_INSTRUCTIONS FOR THE TASK_. Please print the full listing exactly.

[begin RECORDED DATA]

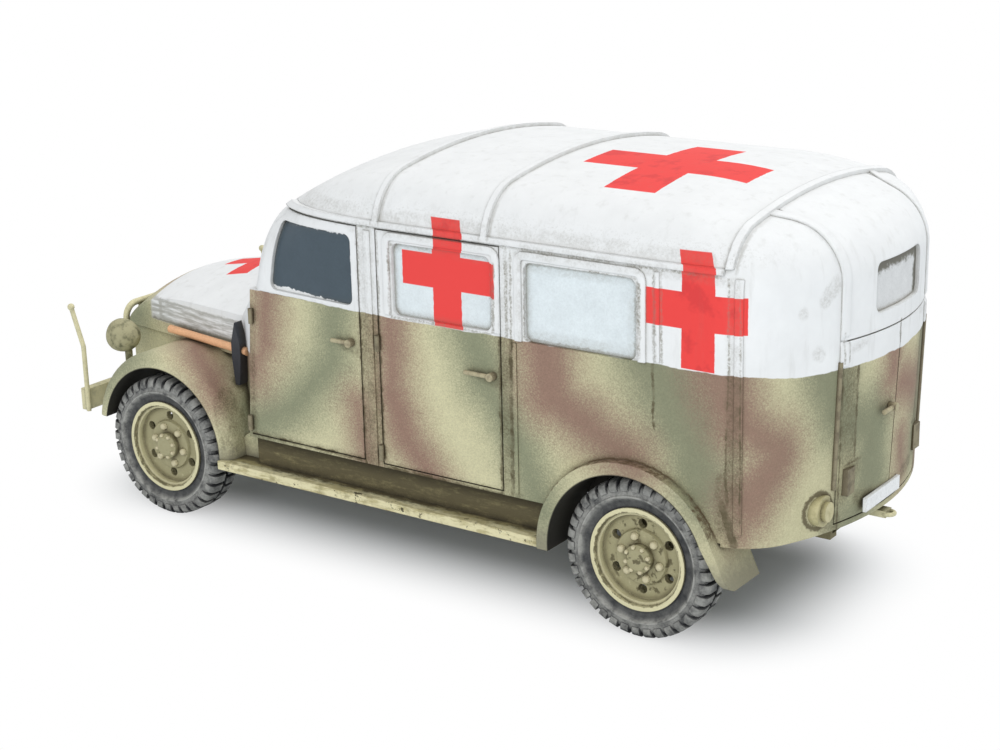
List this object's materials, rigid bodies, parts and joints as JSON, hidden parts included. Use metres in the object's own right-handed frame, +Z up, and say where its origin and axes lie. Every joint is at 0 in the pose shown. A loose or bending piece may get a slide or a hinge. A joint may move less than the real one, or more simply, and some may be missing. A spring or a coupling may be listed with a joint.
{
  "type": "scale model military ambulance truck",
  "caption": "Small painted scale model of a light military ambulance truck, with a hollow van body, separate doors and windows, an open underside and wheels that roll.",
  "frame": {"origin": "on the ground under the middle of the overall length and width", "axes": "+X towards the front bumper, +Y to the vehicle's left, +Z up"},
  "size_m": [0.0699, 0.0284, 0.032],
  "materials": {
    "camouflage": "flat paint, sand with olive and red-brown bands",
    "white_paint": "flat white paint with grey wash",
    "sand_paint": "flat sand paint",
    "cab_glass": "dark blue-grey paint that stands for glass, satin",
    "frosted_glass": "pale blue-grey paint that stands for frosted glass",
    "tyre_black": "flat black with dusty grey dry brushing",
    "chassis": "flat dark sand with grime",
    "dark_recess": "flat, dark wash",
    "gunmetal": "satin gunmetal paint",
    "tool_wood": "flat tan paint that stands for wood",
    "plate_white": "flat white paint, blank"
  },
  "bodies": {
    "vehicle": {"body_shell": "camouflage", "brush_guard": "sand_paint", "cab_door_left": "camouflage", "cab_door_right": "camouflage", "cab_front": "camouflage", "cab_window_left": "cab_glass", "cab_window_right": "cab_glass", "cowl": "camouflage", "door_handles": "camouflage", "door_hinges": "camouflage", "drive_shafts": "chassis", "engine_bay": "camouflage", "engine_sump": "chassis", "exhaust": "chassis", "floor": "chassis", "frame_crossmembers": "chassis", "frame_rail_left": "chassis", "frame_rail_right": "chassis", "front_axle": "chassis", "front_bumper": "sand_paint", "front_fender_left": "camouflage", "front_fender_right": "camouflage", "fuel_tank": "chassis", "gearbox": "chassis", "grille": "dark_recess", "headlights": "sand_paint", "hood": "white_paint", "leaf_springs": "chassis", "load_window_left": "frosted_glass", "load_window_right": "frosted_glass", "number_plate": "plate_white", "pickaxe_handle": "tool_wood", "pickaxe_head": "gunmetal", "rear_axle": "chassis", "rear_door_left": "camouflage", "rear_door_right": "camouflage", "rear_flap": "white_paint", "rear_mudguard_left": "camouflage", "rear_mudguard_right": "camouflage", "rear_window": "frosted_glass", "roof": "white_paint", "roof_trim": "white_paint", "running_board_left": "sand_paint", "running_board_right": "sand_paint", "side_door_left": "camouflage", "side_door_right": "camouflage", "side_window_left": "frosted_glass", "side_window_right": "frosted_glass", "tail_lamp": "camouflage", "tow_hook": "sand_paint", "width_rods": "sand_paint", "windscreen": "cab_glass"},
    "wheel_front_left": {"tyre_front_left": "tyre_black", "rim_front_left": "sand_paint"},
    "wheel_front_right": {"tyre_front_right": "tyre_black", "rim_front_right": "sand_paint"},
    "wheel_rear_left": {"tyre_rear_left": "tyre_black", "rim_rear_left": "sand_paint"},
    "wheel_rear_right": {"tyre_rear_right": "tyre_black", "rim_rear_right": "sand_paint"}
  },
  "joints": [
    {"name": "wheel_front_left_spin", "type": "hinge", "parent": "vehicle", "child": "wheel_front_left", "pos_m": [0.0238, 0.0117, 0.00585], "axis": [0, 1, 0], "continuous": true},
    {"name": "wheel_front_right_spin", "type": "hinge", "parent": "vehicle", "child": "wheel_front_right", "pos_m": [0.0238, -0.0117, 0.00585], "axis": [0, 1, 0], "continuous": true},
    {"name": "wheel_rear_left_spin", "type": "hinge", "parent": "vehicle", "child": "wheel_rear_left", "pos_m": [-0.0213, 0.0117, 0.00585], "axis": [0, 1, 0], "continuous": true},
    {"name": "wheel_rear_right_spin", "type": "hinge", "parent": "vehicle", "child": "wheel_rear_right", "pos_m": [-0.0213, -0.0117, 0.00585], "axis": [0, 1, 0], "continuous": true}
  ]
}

[end RECORDED DATA]

_WRITTEN SOLUTION_.
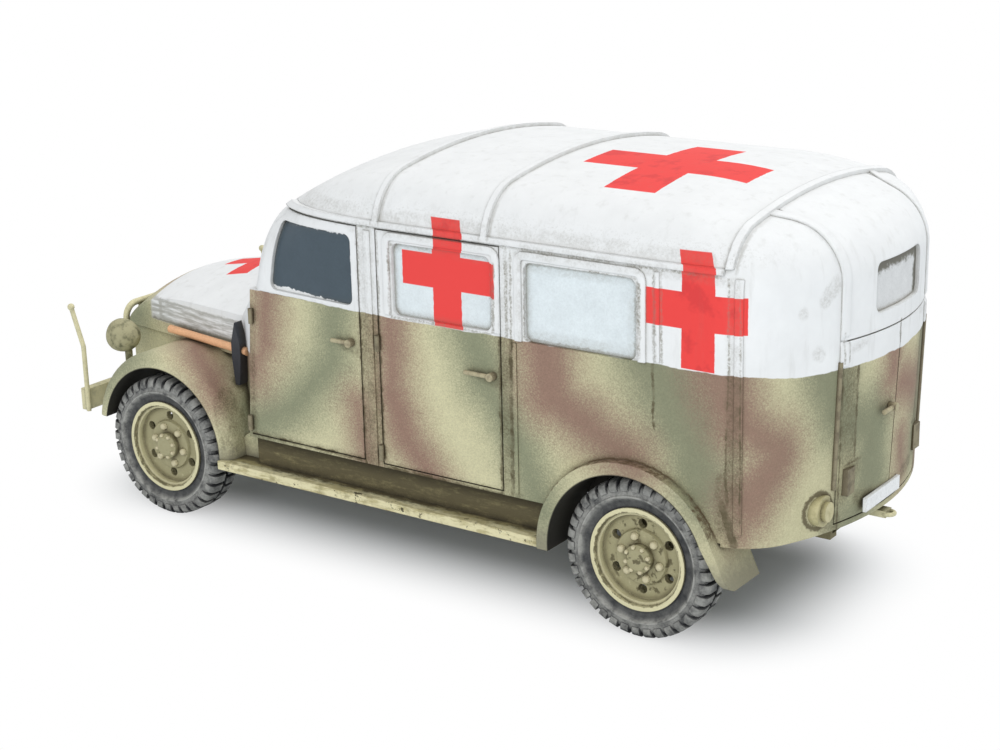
List this object's materials, rigid bodies, parts and joints as JSON, hidden parts included. Use metres in the object's own right-handed frame, +Z up, and say where its origin and axes lie. Every joint is at 0 in the pose shown. A loose or bending piece may get a slide or a hinge. A joint may move less than the real one, or more simply, and some may be missing. A spring or a coupling may be listed with a joint.
{
  "type": "scale model military ambulance truck",
  "caption": "Small painted scale model of a light military ambulance truck, with a hollow van body, separate doors and windows, an open underside and wheels that roll.",
  "frame": {"origin": "on the ground under the middle of the overall length and width", "axes": "+X towards the front bumper, +Y to the vehicle's left, +Z up"},
  "size_m": [0.0699, 0.0284, 0.032],
  "materials": {
    "camouflage": "flat paint, sand with olive and red-brown bands",
    "white_paint": "flat white paint with grey wash",
    "sand_paint": "flat sand paint",
    "cab_glass": "dark blue-grey paint that stands for glass, satin",
    "frosted_glass": "pale blue-grey paint that stands for frosted glass",
    "tyre_black": "flat black with dusty grey dry brushing",
    "chassis": "flat dark sand with grime",
    "dark_recess": "flat, dark wash",
    "gunmetal": "satin gunmetal paint",
    "tool_wood": "flat tan paint that stands for wood",
    "plate_white": "flat white paint, blank"
  },
  "bodies": {
    "vehicle": {"body_shell": "camouflage", "brush_guard": "sand_paint", "cab_door_left": "camouflage", "cab_door_right": "camouflage", "cab_front": "camouflage", "cab_window_left": "cab_glass", "cab_window_right": "cab_glass", "cowl": "camouflage", "door_handles": "camouflage", "door_hinges": "camouflage", "drive_shafts": "chassis", "engine_bay": "camouflage", "engine_sump": "chassis", "exhaust": "chassis", "floor": "chassis", "frame_crossmembers": "chassis", "frame_rail_left": "chassis", "frame_rail_right": "chassis", "front_axle": "chassis", "front_bumper": "sand_paint", "front_fender_left": "camouflage", "front_fender_right": "camouflage", "fuel_tank": "chassis", "gearbox": "chassis", "grille": "dark_recess", "headlights": "sand_paint", "hood": "white_paint", "leaf_springs": "chassis", "load_window_left": "frosted_glass", "load_window_right": "frosted_glass", "number_plate": "plate_white", "pickaxe_handle": "tool_wood", "pickaxe_head": "gunmetal", "rear_axle": "chassis", "rear_door_left": "camouflage", "rear_door_right": "camouflage", "rear_flap": "white_paint", "rear_mudguard_left": "camouflage", "rear_mudguard_right": "camouflage", "rear_window": "frosted_glass", "roof": "white_paint", "roof_trim": "white_paint", "running_board_left": "sand_paint", "running_board_right": "sand_paint", "side_door_left": "camouflage", "side_door_right": "camouflage", "side_window_left": "frosted_glass", "side_window_right": "frosted_glass", "tail_lamp": "camouflage", "tow_hook": "sand_paint", "width_rods": "sand_paint", "windscreen": "cab_glass"},
    "wheel_front_left": {"tyre_front_left": "tyre_black", "rim_front_left": "sand_paint"},
    "wheel_front_right": {"tyre_front_right": "tyre_black", "rim_front_right": "sand_paint"},
    "wheel_rear_left": {"tyre_rear_left": "tyre_black", "rim_rear_left": "sand_paint"},
    "wheel_rear_right": {"tyre_rear_right": "tyre_black", "rim_rear_right": "sand_paint"}
  },
  "joints": [
    {"name": "wheel_front_left_spin", "type": "hinge", "parent": "vehicle", "child": "wheel_front_left", "pos_m": [0.0238, 0.0117, 0.00585], "axis": [0, 1, 0], "continuous": true},
    {"name": "wheel_front_right_spin", "type": "hinge", "parent": "vehicle", "child": "wheel_front_right", "pos_m": [0.0238, -0.0117, 0.00585], "axis": [0, 1, 0], "continuous": true},
    {"name": "wheel_rear_left_spin", "type": "hinge", "parent": "vehicle", "child": "wheel_rear_left", "pos_m": [-0.0213, 0.0117, 0.00585], "axis": [0, 1, 0], "continuous": true},
    {"name": "wheel_rear_right_spin", "type": "hinge", "parent": "vehicle", "child": "wheel_rear_right", "pos_m": [-0.0213, -0.0117, 0.00585], "axis": [0, 1, 0], "continuous": true}
  ]
}